Chao.
Lo que motiva esta ausencia es haber aceptado
un cargo público con el que es incompatible el ejercicio simultáneo de opinión
libérrima que esta querida casa me ha permitido.
Durante el tiempo que llevo desempeñando este
oficio —el mismo que ha transcurrido para este naciente, y ya se ve que
dramático también, siglo XXI—, he asistido a una fascinante mutación
tecnológica en la actividad del periodismo escrito. Empecé en el año 2000
enviando mis colaboraciones por fax, en tres cuartillas, a la redacción. A poco
andar, ya estaba despachándolas por correo electrónico, una novedad que se me
dificultó asimilar no obstante haberse originado a finales del siglo anterior.
Al comienzo, los lectores posibles por
columna no se podían calcular. Hoy tampoco, incógnita que es saludable
mantener, para no herir mi escasa vanidad, pero cuando se perfeccionó la
tecnología online y la cultura de lo interactivo, este oficio logró tener una
retroalimentación de un sector de lectores, no sé en qué proporción frente al
total de ellos. Según la marea política de la temporada, y el concepto que cada
columnista expresara sobre ella, esos comentarios eran adversos, halagüeños o
intimidatorios.
Opiné sobre la época de San Vicente del
Caguán; después, acerca de los peores ocho años de que se tenga memoria en la
historia de este país, y en el último cuatrienio, en torno a las expectativas
sobre las conversaciones de paz actuales que sugieren la eventualidad de un
cese al conflicto armado. Sobre estos tres momentos del discurrir nacional,
puedo expresar sin vacilaciones que el período inscrito entre 2002 y 2010 me
significó el estrés de recibir, a través del blog anexo a mi columna en la
edición de internet, una sobrecarga de injurias que, por lo burdo de su
lenguaje y lo parecidas entre sí, las atribuí a una sola inspiración, lo que
hace poco se descubrió que era cierto.
De esos preavisos a mi seguridad personal,
que de repente cesaron —a lo mejor porque no se les volvió a pagar a quienes
los redactaban, o porque algunos están en la cárcel—, nunca hice aspaviento
ante los lectores ni las autoridades. Hoy en día, en cambio, le llegan a la
columna desacuerdos sensatos y una que otra lisonja. Eso quiere decir mucho
para mí e informa de otro momento del país.

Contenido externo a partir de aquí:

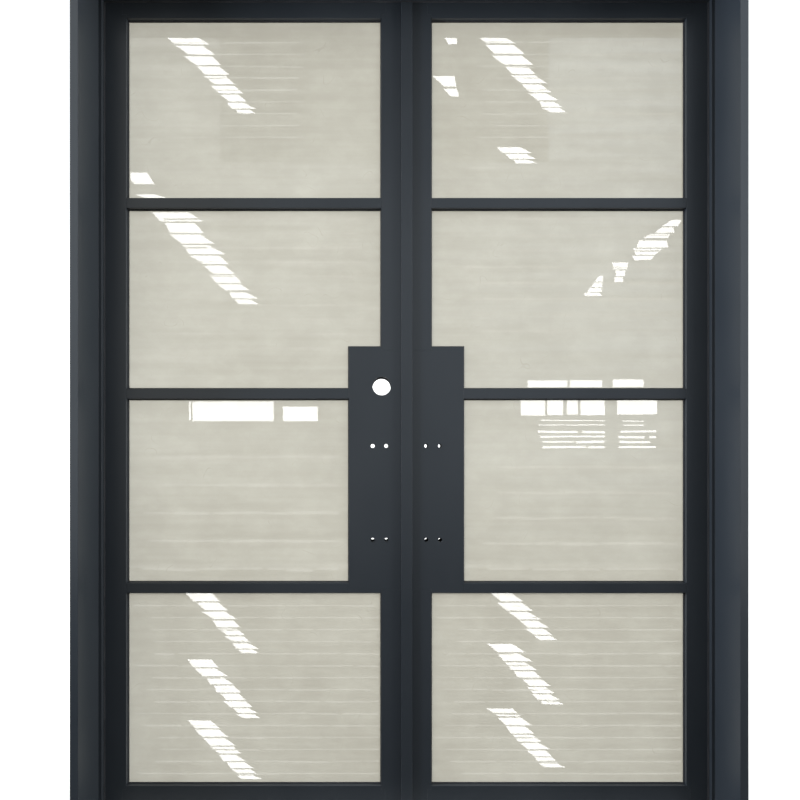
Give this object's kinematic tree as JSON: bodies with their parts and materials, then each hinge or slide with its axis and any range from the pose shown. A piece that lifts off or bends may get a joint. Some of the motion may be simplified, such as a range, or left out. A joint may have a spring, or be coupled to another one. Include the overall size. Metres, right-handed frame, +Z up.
{
  "type": "french doors",
  "caption": "Pair of steel and glass french doors in their own frame, four panes to a leaf, with lock boxes, astragal, flush bolts, threshold and barrel hinges.",
  "frame": {"origin": "middle of the threshold's underside, halfway across the frame and halfway through its depth", "axes": "+X across to the viewer's right, +Y from the outside to the inside, +Z up"},
  "size_m": [1.829, 0.1935, 2.438],
  "materials": {
    "graphite_paint": "satin powder coat, graphite grey",
    "glass": "clear float glass, faintly warm",
    "black_rubber": "matt black extruded rubber",
    "bare_steel": "zinc-plated turned steel",
    "spacer_aluminium": "mill-finished aluminium",
    "threshold_aluminium": "clear anodised extrusion",
    "bronze": "plain bearing bronze"
  },
  "bodies": {
    "frame": {"left_jamb": "graphite_paint", "right_jamb": "graphite_paint", "head_jamb": "graphite_paint", "threshold": "threshold_aluminium", "left_seal": "black_rubber", "right_seal": "black_rubber", "head_seal": "black_rubber", "left_frame_knuckles": "graphite_paint", "right_frame_knuckles": "graphite_paint", "hinge_pins": "bare_steel", "hinge_washers": "bronze", "head_keep": "bare_steel", "sill_keep": "bare_steel"},
    "left_leaf": {"left_hinge_stile": "graphite_paint", "left_upper_stile": "graphite_paint", "left_lower_stile": "graphite_paint", "left_top_rail": "graphite_paint", "left_bottom_rail": "graphite_paint", "left_muntin_1": "graphite_paint", "left_muntin_2": "graphite_paint", "left_muntin_3": "graphite_paint", "left_lock_box": "graphite_paint", "left_glass_1": "glass", "left_glass_2": "glass", "left_glass_3": "glass", "left_glass_4": "glass", "left_spacers": "spacer_aluminium", "left_gaskets": "black_rubber", "left_setting_blocks": "black_rubber", "left_beads": "graphite_paint", "left_bead_screws": "bare_steel", "left_leaf_knuckles": "graphite_paint", "left_sweep": "black_rubber"},
    "right_leaf": {"right_hinge_stile": "graphite_paint", "right_upper_stile": "graphite_paint", "right_lower_stile": "graphite_paint", "right_top_rail": "graphite_paint", "right_bottom_rail": "graphite_paint", "right_muntin_1": "graphite_paint", "right_muntin_2": "graphite_paint", "right_muntin_3": "graphite_paint", "right_lock_box": "graphite_paint", "right_glass_1": "glass", "right_glass_2": "glass", "right_glass_3": "glass", "right_glass_4": "glass", "right_spacers": "spacer_aluminium", "right_gaskets": "black_rubber", "right_setting_blocks": "black_rubber", "right_beads": "graphite_paint", "right_bead_screws": "bare_steel", "right_leaf_knuckles": "graphite_paint", "right_sweep": "black_rubber", "astragal": "graphite_paint", "astragal_seal": "black_rubber", "bolt_guides": "bare_steel"},
    "top_bolt": {"top_bolt": "bare_steel"},
    "bottom_bolt": {"bottom_bolt": "bare_steel"}
  },
  "joints": [
    {"name": "left_leaf_swing", "type": "hinge", "parent": "frame", "child": "left_leaf", "pos_m": [-0.891, 0.097, 1.222], "axis": [0, 0, 1], "range_deg": [0, 110]},
    {"name": "right_leaf_swing", "type": "hinge", "parent": "frame", "child": "right_leaf", "pos_m": [0.891, 0.097, 1.222], "axis": [0, 0, -1], "range_deg": [0, 99]},
    {"name": "top_bolt_slide", "type": "slide", "parent": "right_leaf", "child": "top_bolt", "axis": [0, 0, 1], "range_m": [0, 0.02]},
    {"name": "bottom_bolt_slide", "type": "slide", "parent": "right_leaf", "child": "bottom_bolt", "axis": [0, 0, -1], "range_m": [0, 0.02]}
  ],
  "couplings": [
    {"joint": "right_leaf_swing", "follows": "left_leaf_swing", "ratio": 0.9}
  ]
}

En ese estado, le devuelvo este espacio a El
Espectador. Echaré de menos a los lectores, mucho más que lo que algunos de
ellos me extrañen a mí y a estas reflexiones imperfectas que derroché, con
bastante trabajo, durante aproximadamente 480 domingos. Demasiado, lo
reconozco, así que los dejo descansar. También a las directivas y al personal
de redacción. A estos últimos, a veces los llamaba desesperado los viernes, ya
en el límite nocturno del cierre, a pedirles que me dieran de plazo 20 minutos
más para enviarles el artículo, o a solicitar de urgencia que me cambiaran una
palabra, o un renglón, o una coma. Y me complacían. En particular, mi gratitud
al director, Fidel Cano, y a su queridísima secretaria, María Isabel Barbosa.
Chao.
He aceptado, luego de pensarlo bastante, ser
gerente director de Canal Capital, por solicitud del alcalde de Bogotá, doctor
Gustavo Petro. Sin ninguna retórica digo que acepté por un deber ciudadano y
para ser consecuente con mi trayectoria audiovisual. Vamos a ver si es cierto
lo que he sostenido a propósito del papel que le corresponde cumplir a la
televisión pública, y a los medios en general, algo que, por supuesto, ya puso
en marcha en ese cargo mi antecesor, Hollman Morris.
Felizmente, no tendré que decirles adiós a
mis alumnos de cine de la Universidad Central. Ya no seré director de la
carrera, pero la norma me permite seguir siendo catedrático.